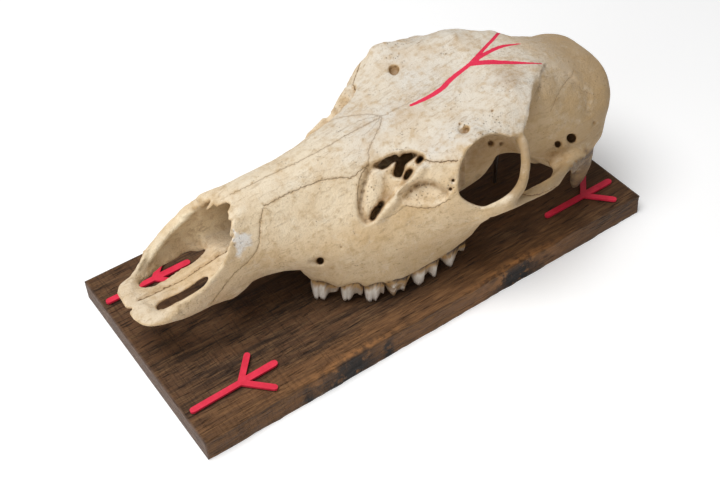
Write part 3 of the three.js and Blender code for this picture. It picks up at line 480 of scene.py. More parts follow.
# The grid, and the value that a place far outside the bone starts with.
PITCH = 1.1
GRID_LOW = np.array([-202.5, -90.0, 0.5])
GRID_HIGH = np.array([200.5, 90.0, 135.5])
AXES = [np.arange(low, high, PITCH, dtype=np.float32) for low, high in zip(GRID_LOW, GRID_HIGH)]
GRID_SHAPE = np.array([len(axis) for axis in AXES])
FAR = 12.0
MOST_TRIANGLES = 190000
# How far past a shape its part of the grid reaches.
SECTION_MARGIN = 6.0
ELLIPSOID_MARGIN = 5
MARGIN = 4
# Where the search for the bone along a pixel's ray starts and ends, and its steps.
RAY_FROM = 560
RAY_TO = 1150
RAY_STEP = 0.4


# Fields on the grid: each value is about the distance to the surface, negative inside the bone

def soft_min(a, b, soft):
    """The lower of two values, rounded off where they are nearly the same."""
    if soft <= 0:
        return np.minimum(a, b)
    mix = np.clip(0.5 + 0.5 * (b - a) / soft, 0, 1)
    return b + (a - b) * mix - soft * mix * (1 - mix)


def soft_max(a, b, soft):
    return -soft_min(-a, -b, soft)


def spread(place):
    """The places along each axis of a part of the grid, shaped to be combined."""
    x, y, h = (axis[part] for axis, part in zip(AXES, place))
    return x[:, None, None], y[None, :, None], h[None, None, :]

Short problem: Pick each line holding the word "part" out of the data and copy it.

Solution for this exercise:
Write part 3 of the three.js and Blender code for this picture. It picks up at line 480 of scene.py. More parts follow.
# How far past a shape its part of the grid reaches.
    """The places along each axis of a part of the grid, shaped to be combined."""
    x, y, h = (axis[part] for axis, part in zip(AXES, place))